In other major developments:

  • The Pentagon plans to extend the combat tours in Iraq of more than 10,000 soldiers from a Germany-based armored and a cavalry regiment from Louisiana, defense officials said Wednesday. The move, which has not been officially announced, breaks a pledge given to all soldiers when they deployed to Iraq last year. They were told they would be kept there no longer than 12 months.
  • A Danish military intelligence analyst fired for leaking confidential reports said Wednesday that Prime Minister Anders Fogh Rasmussen lied to lawmakers in 2002 when he sought their support for a U.S.-led coalition to oust Iraq's Saddam Hussein. Soeholm Grevil claimed that Fogh Rasmussen had been given several separate reports that showed no proof existed of weapons of mass destruction in Iraq.
  • With the announcement of the deaths of four more Marines, at least 87 troops have been reported killed in action in less than two weeks. Previously, November had seen the most deaths, 82. Roughly 680 U.S. troops have died in Iraq. Some 880 Iraqis have been killed this month.
  • A rocket hit the Sheraton Hotel in central Baghdad on Wednesday, where foreign contractors and journalists are staying, breaking glass but causing no casualties. A second rocket failed to fire and remained lying in the street outside.
  • The FBI, U.S.-led coalition and Iraqi security forces were working together to free several foreign hostages. Among those reported missing: four Italian security guards, two U.S. soldiers and seven employees of a U.S. contractor, including truck driver Thomas Hamill. A French television journalist taken hostage in Iraq has been freed.
  • The State Department confirmed that four bodies have been found in Iraq. CBS News has confirmed that the bodies are those of three American civilians and one soldier.
  • Japan, Australia, Bulgaria, Ukraine and Estonia pledged to keep troops in Iraq, and Pakistan said it was weighing whether to send a force. The Philippines is considering a pullout, Norway will leave in June and Russia will begin evacuating specialists this week.
  • Iran said an attempt to work with the United States on Iraq was "going nowhere," and that Washington could not resolve the surge in violence without talks with Iraq's neighbors.

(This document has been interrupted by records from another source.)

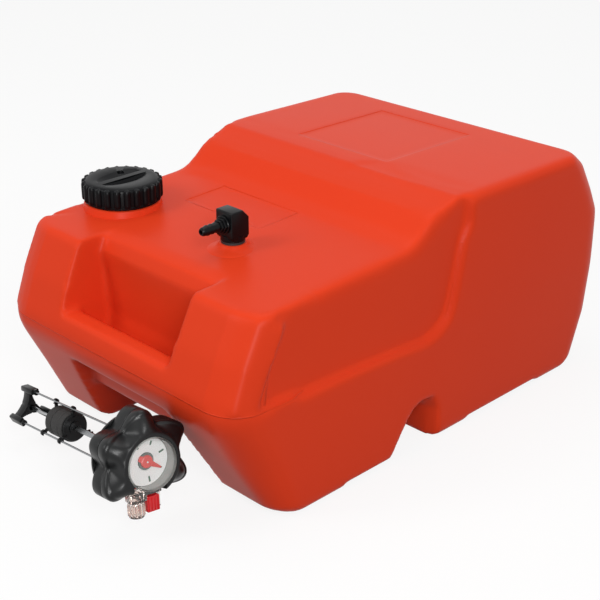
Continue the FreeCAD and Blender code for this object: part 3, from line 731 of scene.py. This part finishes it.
def tank_lining(material):
    """The inner skin, seen through the open neck."""
    bm = skin(False)
    open_rounds(bm, LINING_HOLE, BORES_ABOVE)
    return new_piece("tank_lining", bm, material, "tank", smooth=30.0)


# ------------------------------------------------------------------ neck, port and filler cap
CAP_LOW = 211.0
CAP_TOP = 232.3
NECK_MM = (NECK.x * TO_MM, NECK.y * TO_MM, 0.0)
PORT_MM = (PORT.x * TO_MM, PORT.y * TO_MM, 0.0)


def helix(radius, low, pitch, turns, depth, width, steps=64):
    """A screw thread's ridge as a closed tapering band in mm; a radius below 0 makes an inside thread."""
    rings = []
    n = int(steps * turns)
    for i in range(n + 1):
        a = 2 * math.pi * i / steps
        ease = min(1.0, 6.0 * i / n, 6.0 * (n - i) / n)
        z = low + pitch * i / steps
        rad = Vector((math.cos(a), math.sin(a), 0.0))
        d = depth * max(ease, 0.02)
        section = [(radius - 0.4, -width), (radius + d, -width * 0.35), (radius + d, width * 0.35),
                   (radius - 0.4, width)]
        rings.append([rad * r + Vector((0, 0, z + h)) for r, h in section])
    return swept(rings)


def tank_neck(material):
    """Filler neck with its thread and the round foot it stands on."""
    profile = [(26.0, 196.0), (26.0, 224.6), (27.0, 225.6), (29.0, 225.6), (30.0, 224.6), (30.0, 212.2),
               (31.2, 210.9), (36.6, 210.2), (37.6, 209.6), (38.3, 208.0), (38.9, 204.0), (40.2, 200.4),
               (40.4, 197.0)]
    body = joined(lathe(profile, 128), helix(29.9, 214.0, 3.4, 2.4, 0.75, 1.1))
    return new_piece("tank_neck", placed(body, at_mm(*NECK_MM)), material, "tank")


def outlet_boss(material):
    """Low round boss that the hose outlet stands on."""
    profile = [(8.5, 197.0), (8.5, 209.7), (9.0, 210.2), (12.4, 210.2), (13.1, 209.7), (13.7, 208.5),
               (14.9, 207.1), (17.0, 205.9), (20.0, 204.9), (24.0, 203.8), (26.0, 202.6), (26.0, 199.0)]
    body = placed(lathe(profile, 96), at_mm(*PORT_MM))
    return new_piece("outlet_boss", body, material, "tank")


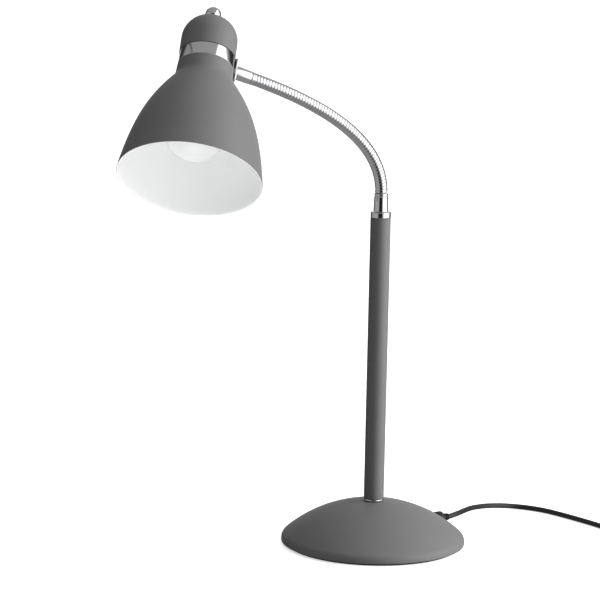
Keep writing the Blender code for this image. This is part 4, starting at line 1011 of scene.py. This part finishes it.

    Brahimi's proposals represented a stripped-down alternative to previous, more complicated systems for a new government, a subject that has caused sharp divisions among members of the Iraqi Governing Council and U.S. administrators.

    The differences were so difficult to overcome that the United States and Iraqi leaders called in the United Nations to find a solution.

    Past ideas had included expanding the 25-member Governing Council to make a body that could then create an interim government. But under the ideas outlined by Brahimi, the council would be disbanded once the June 30 target date is passed.

    Brahimi said the caretaker government would be "led by a prime minister and comprising Iraqi men and women known for their honesty, integrity and competence. There will also be a president to act as head of state and two vice-presidents."

    A "consultative assembly" should also be created, but not an interim legislature, said Brahimi.

    "I am absolutely confident that most Iraqis want a simple solution for this interim period," he said. "You don't need a legislative body for this short period."

    He called for a conference of "national dialogue" to be convened after the June 30 handover to create a "consultative assembly."

    Brahimi said legislative elections set for Jan. 31 would be "the most important milestone." There is "no substitute for the legitimacy that elections provide for," he told a news conference.

    The Marines called a halt to offensive operations on Friday to allow negotiations between U.S.-allied Iraqis and Fallujah representatives in an attempt to ease the violence. Gunmen in the city called a cease-fire Sunday. But Marines have been responding to guerrilla fire — and striking gunmen who appear about to attack.

    A U.S. Cobra attack helicopter fired rockets and heavy machine-guns before dawn Wednesday at gunmen in the city, and A-130 gunships pounded a row of buildings from which Marines say ambushes have repeatedly been launched.

    In the south, Iraqi politicians and ayatollahs tried to negotiate a solution to avert a U.S. attack on the city of Najaf, home to one of Shiite Islam's holiest shrines.

    A vehemently anti-U.S. cleric, Muqtada al-Sadr, was holed up in his office in Najaf, shielded not only by gunmen but by the presence of the city's main shrine only yards away.

    U.S. commanders vowed to kill or capture al-Sadr, though officials suggested they would give negotiations a chance. An envoy for the cleric said Muqtada al-Sadr has asked him to convey a set of proposals to U.S. officials, according to CBS News Reporter Lisa Barron.